There is very little surviving evidence concerning the origins of The Voyevoda. From Tchaikovsky's letters to Vladimir Davydov, it would appear that the two men had talked to each other about this subject. Tchaikovsky wrote: "I have composed that ballad for orchestra, on the subject of which you disapprove... I assure you that it was a good idea to write this work" . It seems that the ballad was begun in Tiflis in late September/early October 1890. Tchaikovsky wrote to Pyotr Jurgenson on 28 September/10 October 1890: "I am composing a symphonic poem" . From the aforementioned letter from the composer to Vladimir Davydov, it follows that by 4/16 October the ballad was prepared in rough, and in the same letter Tchaikovsky stated that he would spend the next few weeks on its instrumentation. But his intention was not then carried out. In a letter to Modest Tchaikovsky of 10/22 October 1890, the composer wrote: "The ballad is finished, but I'm slaving over the orchestration and getting nowhere. It's so awkward" . Tchaikovsky's circumstances forced him to put off completing the ballad for almost a whole year. The productions of the opera The Queen of Spades in Saint Petersburg and Kiev, a commission from Lucien Guitry for music to Hamlet, composing the opera Iolanta and the ballet The Nutcracker for the next winter season, and a concert tour of America—all of these postponed the orchestration of the ballad.
In a number of letters to relatives and friends dating from June 1891, Tchaikovsky wrote of his intention to begin scoring the ballad , and asked Pyotr Jurgenson to obtain a new orchestral instrument, the Celesta Mustel: "It is essential for The Voyevoda..." .

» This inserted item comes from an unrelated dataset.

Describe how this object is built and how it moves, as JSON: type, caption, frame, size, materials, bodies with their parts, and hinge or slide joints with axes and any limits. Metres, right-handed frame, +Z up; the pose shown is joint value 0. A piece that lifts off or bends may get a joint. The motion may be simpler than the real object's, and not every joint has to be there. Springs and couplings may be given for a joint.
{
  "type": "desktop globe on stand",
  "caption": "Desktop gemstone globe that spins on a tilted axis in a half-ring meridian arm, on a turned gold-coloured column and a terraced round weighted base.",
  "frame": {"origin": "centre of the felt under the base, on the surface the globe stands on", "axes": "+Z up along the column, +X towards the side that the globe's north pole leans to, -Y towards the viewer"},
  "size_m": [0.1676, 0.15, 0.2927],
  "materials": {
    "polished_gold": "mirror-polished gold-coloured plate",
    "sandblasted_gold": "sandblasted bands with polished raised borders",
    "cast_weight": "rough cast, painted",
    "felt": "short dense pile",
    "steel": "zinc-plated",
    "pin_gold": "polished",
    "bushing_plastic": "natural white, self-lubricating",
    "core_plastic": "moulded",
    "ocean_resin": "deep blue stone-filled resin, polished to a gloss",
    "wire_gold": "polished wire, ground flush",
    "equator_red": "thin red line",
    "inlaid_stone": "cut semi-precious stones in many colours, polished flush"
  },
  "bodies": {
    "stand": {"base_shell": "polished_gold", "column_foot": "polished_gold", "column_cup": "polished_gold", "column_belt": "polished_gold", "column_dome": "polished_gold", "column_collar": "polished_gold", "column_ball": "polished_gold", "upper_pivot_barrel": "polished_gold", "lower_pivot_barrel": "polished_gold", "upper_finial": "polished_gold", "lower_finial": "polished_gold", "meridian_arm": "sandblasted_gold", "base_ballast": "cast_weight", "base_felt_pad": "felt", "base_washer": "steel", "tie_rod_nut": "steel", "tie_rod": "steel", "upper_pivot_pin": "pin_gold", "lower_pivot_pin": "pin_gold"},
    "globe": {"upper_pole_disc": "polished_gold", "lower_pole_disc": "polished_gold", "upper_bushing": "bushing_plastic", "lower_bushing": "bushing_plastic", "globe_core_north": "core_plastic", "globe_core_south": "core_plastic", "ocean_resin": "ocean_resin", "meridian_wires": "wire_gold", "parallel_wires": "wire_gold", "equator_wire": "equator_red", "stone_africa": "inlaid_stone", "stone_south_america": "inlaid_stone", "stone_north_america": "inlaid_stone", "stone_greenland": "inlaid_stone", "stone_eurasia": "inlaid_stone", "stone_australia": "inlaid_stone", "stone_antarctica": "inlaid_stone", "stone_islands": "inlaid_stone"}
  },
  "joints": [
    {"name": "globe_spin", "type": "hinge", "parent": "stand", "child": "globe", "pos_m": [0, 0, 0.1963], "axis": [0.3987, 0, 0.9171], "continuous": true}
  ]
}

In a letter of 22 August/3 September to Pyotr Jurgenson, Tchaikovsky reported: "I will now orchestrate the fantasia Voyevoda (on the subject of Pushkin's ballad), and will play it for the first time in Saint Petersburg at a concert of the Musical Society. I have been invited to conduct one of their concerts there" .

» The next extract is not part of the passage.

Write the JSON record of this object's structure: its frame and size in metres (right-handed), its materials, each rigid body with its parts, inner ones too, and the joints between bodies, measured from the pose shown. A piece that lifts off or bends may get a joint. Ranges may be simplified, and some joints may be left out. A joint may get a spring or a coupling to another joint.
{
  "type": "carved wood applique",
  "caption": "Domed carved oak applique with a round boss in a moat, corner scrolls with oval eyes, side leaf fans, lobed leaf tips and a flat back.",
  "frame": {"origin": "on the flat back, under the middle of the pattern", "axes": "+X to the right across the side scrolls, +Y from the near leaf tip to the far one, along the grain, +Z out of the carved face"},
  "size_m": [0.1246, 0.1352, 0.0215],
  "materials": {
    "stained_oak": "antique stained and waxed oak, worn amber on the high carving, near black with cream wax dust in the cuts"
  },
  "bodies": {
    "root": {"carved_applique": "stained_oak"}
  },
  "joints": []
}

Tchaikovsky took up the orchestration of The Voyevoda as soon as he had finished the rough sketches of Iolanta: "Yesterday I completely finished the opera. Tomorrow I shall set to work on the instrumentation of The Voyevoda", he wrote to Modest Tchaikovsky on 5/17 September 1891 .
The scoring of the ballad was completed around 22 September/4 October 1891, as indicated by a letter to Anna Merkling of the latter date, in which the composer reported that he had finished his new symphonic work . On the same day he wrote to Anatoly Tchaikovsky: "I've finished my symphonic ballad, The Voyevoda, and I'm very pleased with it" .
Tchaikovsky transcribed the central section of the ballad as an independent piece for solo piano under the title Aveu passionné.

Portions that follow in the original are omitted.